Customer Metrics – Disclose, or Not to Disclose, That is the Question
A number of marketing scholars and even the Marketing Accountability Standards Board (MASB) have called for firms to provide more disclosures of customer metrics as they could lower investors’ and analysts’ uncertainty about firm performance. Managers, however, argue that such disclosures are unlikely to help investors or analysts, and could hurt future profits by increasing cost and providing valuable information to competitors. To address the relevance of these concerns, the authors of “Do Disclosures of Customer Metrics Lower Investors’ and Analysts’ Uncertainty but Hurt Firm Performance?” from the Journal of Marketing Research, focus on the Telecommunications and Airline industry and examine empirically the kind of information that firms report about their customers (called “customer metrics”) and how this disclosure of customer metrics impacts profits as well as investors’ and analysts’ uncertainty.

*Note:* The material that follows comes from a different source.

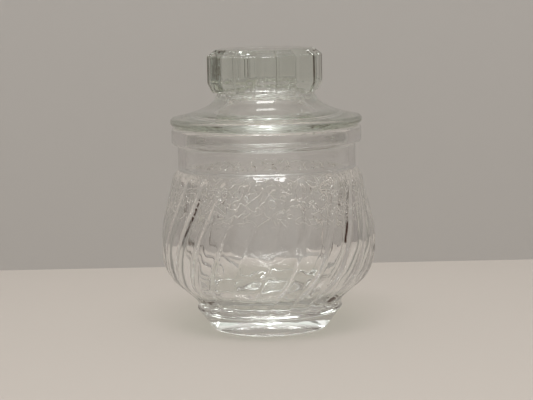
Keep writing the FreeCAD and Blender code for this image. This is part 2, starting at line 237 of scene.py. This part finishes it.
def turning_tree():
    """A tree that turns an outline round Z, and presses ribs, flat sides and ripples into it."""
    tree = bpy.data.node_groups.new("turned_and_pressed_glass", "GeometryNodeTree")
    face = tree.interface
    face.new_socket("Outline", in_out="INPUT", socket_type="NodeSocketGeometry")
    for label, kind, value in (("Columns", "NodeSocketInt", 360), ("Ribs", "NodeSocketInt", 24),
                               ("Rib Shape", "NodeSocketFloat", 2.4),
                               ("Sides", "NodeSocketInt", 8), ("Side Turn", "NodeSocketFloat", 0.0),
                               ("Corner Radius", "NodeSocketFloat", 0.0),
                               ("Ripple Size", "NodeSocketFloat", 0.004),
                               ("Seed", "NodeSocketFloat", 0.0)):
        face.new_socket(label, in_out="INPUT", socket_type=kind).default_value = value
    face.new_socket("Glass", in_out="INPUT", socket_type="NodeSocketMaterial")
    face.new_socket("Piece", in_out="OUTPUT", socket_type="NodeSocketGeometry")
    given = tree.nodes.new("NodeGroupInput").outputs
    result = tree.nodes.new("NodeGroupOutput")

    # One row of the grid for each point of the outline, one column for each step round.
    size = add_node(tree, "GeometryNodeAttributeDomainSize", given["Outline"], component="MESH")
    rows = size.outputs["Point Count"]
    wide = add_node(tree, "ShaderNodeMath", given["Columns"], 1.0, operation="ADD")
    grid = add_node(tree, "GeometryNodeMeshGrid", 1.0, 1.0, wide, rows)
    index = add_node(tree, "GeometryNodeInputIndex")
    row = add_node(tree, "ShaderNodeMath", index, rows, operation="MODULO")
    inner = add_node(tree, "ShaderNodeMath", index, 0.5, operation="ADD")
    share = add_node(tree, "ShaderNodeMath", inner, rows, operation="DIVIDE")
    column = add_node(tree, "ShaderNodeMath", share, operation="FLOOR")
    marks = {}
    for label in ("groove", "turn", "flat", "ripple", "wrinkle"):
        field = add_node(tree, "GeometryNodeInputNamedAttribute", label, data_type="FLOAT")
        marks[label] = add_node(tree, "GeometryNodeSampleIndex", given["Outline"], field, row,
                                data_type="FLOAT")
    spot = add_node(tree, "GeometryNodeSampleIndex", given["Outline"],
                    add_node(tree, "GeometryNodeInputPosition"), row, data_type="FLOAT_VECTOR")
    spot = add_node(tree, "ShaderNodeSeparateXYZ", spot).outputs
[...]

What is the Good and the Bad of Disclosures of Customer Metrics?
The analysis reveals the good news that forward-looking disclosures (i.e., managers’ expectations) of customer metrics are negatively associated with investors’ uncertainty in the Telecommunications and Airline industry, and with analysts’ uncertainty in the Telecommunications industry. Importantly, we also find that backward-looking disclosures (i.e., delivered results) of customer metrics do not have any effects on the uncertainty faced by analysts and investors.
The bad is… – nothing! In contrast to arguments presented by managers, neither forward- nor backward-looking disclosures of customer metrics have a negative impact on future profits (here measured by cash flows) of firms.
What Shall We Do, Then?
A direct implication is that senior managers such as the CEO and the CMO should consider dis-closing forward-looking customer metrics. Such forward-looking disclosures could create a richer information environment for analysts and investors that, eventually, could lead to a de-crease in a firm’s cost of capital.

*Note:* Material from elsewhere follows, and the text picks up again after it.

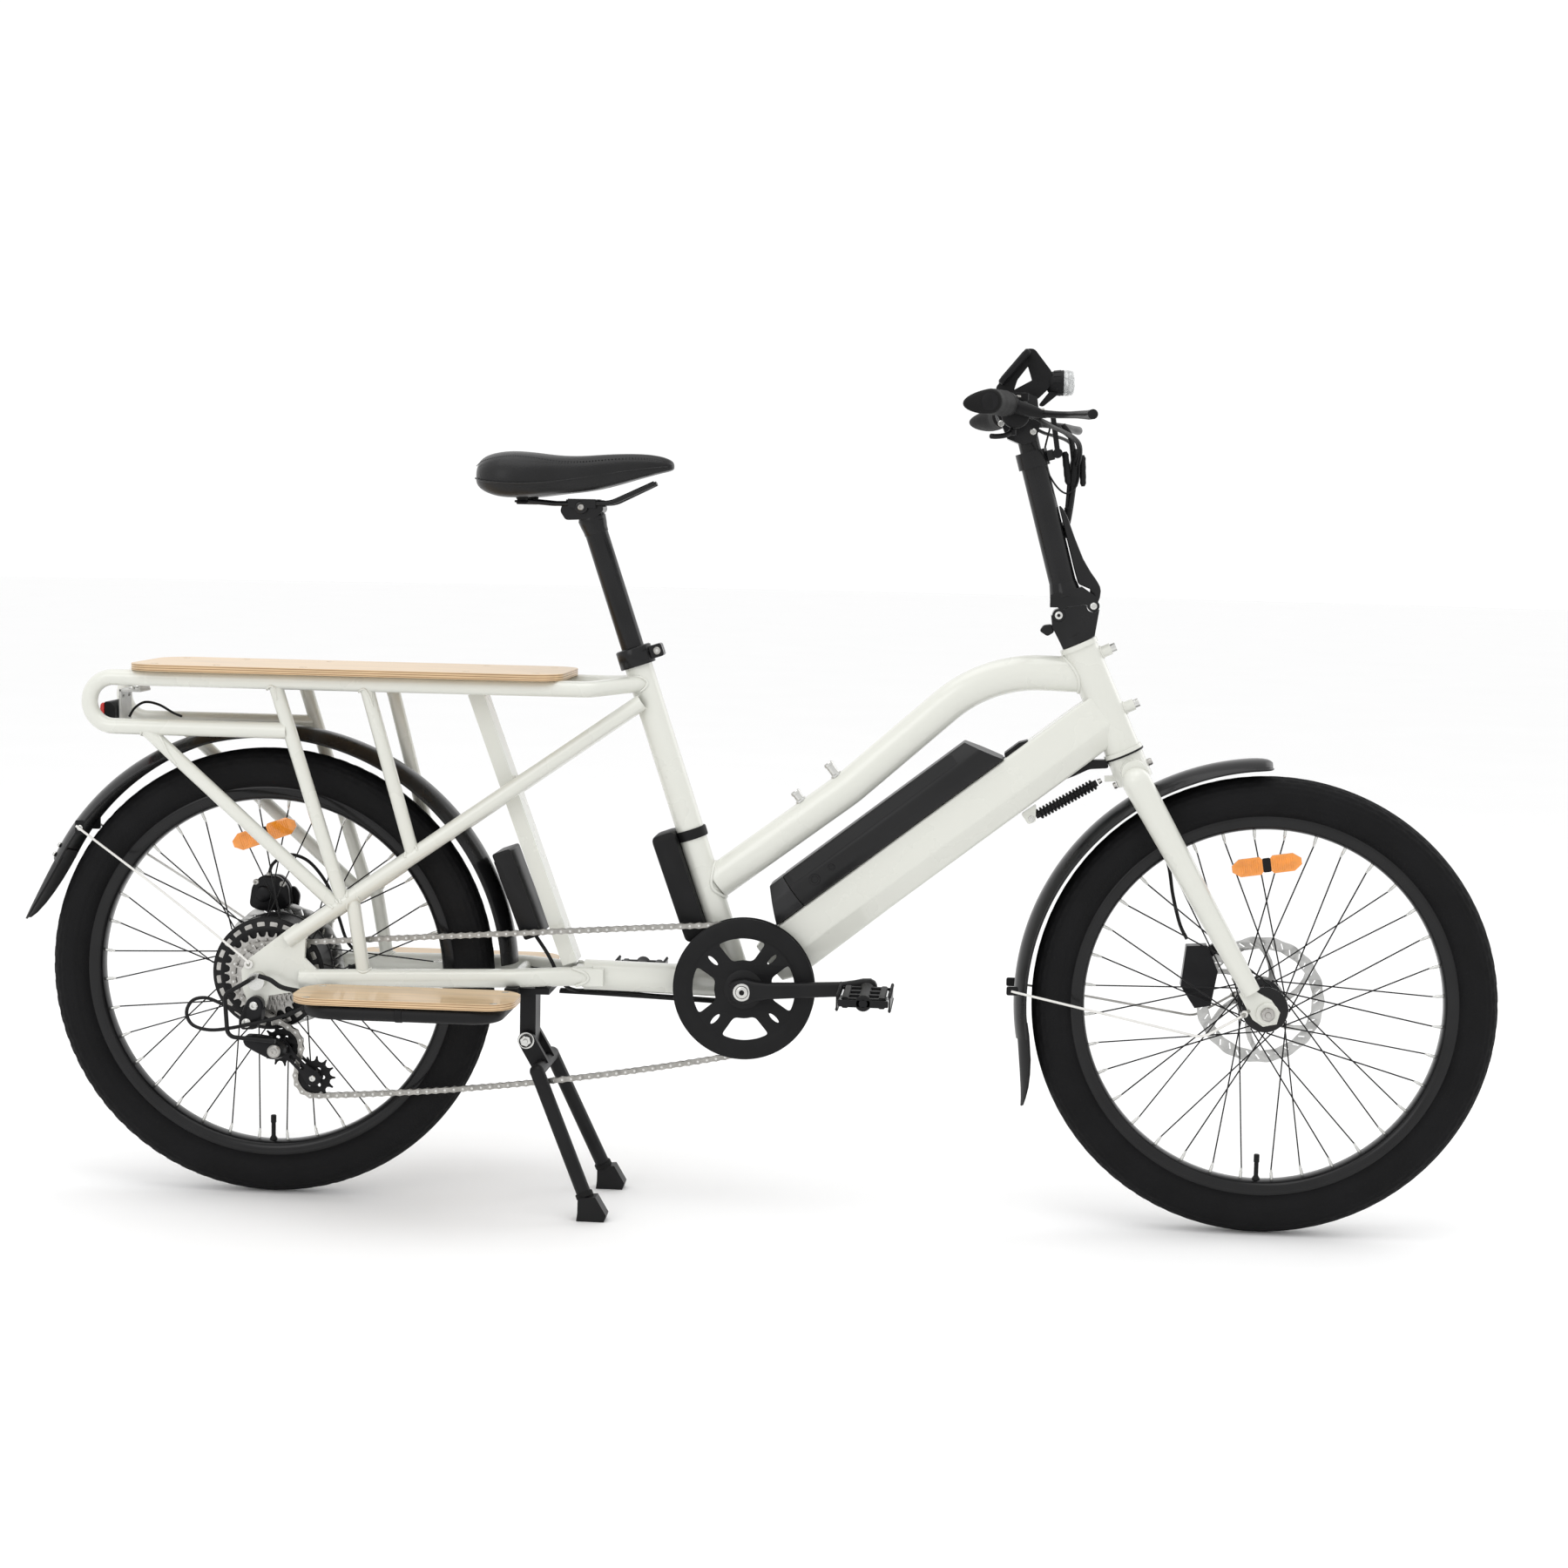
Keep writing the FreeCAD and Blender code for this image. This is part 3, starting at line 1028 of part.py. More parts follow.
def headlight():
    """A round lamp on a bracket ahead of the handlebar clamp."""
    x, z = on_post(BAR_HEIGHT)
    lamp = rod(vec(x + 34.0, 0, z + 34.0), vec(x + 66.0, 0, z + 34.0), 15.0, 17.5)
    lamp = lamp.fuse(rod(vec(x + 66.0, 0, z + 34.0), vec(x + 72.0, 0, z + 34.0), 17.5))
    bracket = beam((x + 22.0, z + 4.0), (x + 46.0, z + 22.0), 3.0, (-8.0, 8.0))
    clamp = riser()[0]
    display_arm = handlebar()[-1]
    return [joined([lamp, bracket]).cut(clamp).cut(display_arm)]


CABLE_POINTS = [(1052.0, 20.0, 1094.0), (1084.0, 20.0, 1080.0), (1092.0, 18.0, 1020.0),
                (1084.0, 16.0, 960.0), (1074.0, 24.0, 915.0), (1084.0, 34.0, 880.0)]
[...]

Additional analyses show that the results are driven by the forward-looking disclosures of customer outcome metrics (e.g., customer satisfaction, customer retention) rather than metrics related to firm actions targeted at customers (e.g., marketing spending and advertising spend-ing). Thus, managers should particularly consider making greater forward-looking disclosures of customer outcomes to reduce the uncertainty faced by analysts and investors. The results also speak for an increased role of marketing managers in managing investor relations.
The beneficial impact of forward-looking disclosures, combined with the fact that the authors do not find any negative effects of these disclosures on future cash-flows, also presents initial empirical evidence for FASB to re-consider its 2004 decision to terminate its project encouraging disclosures of customer information by firms.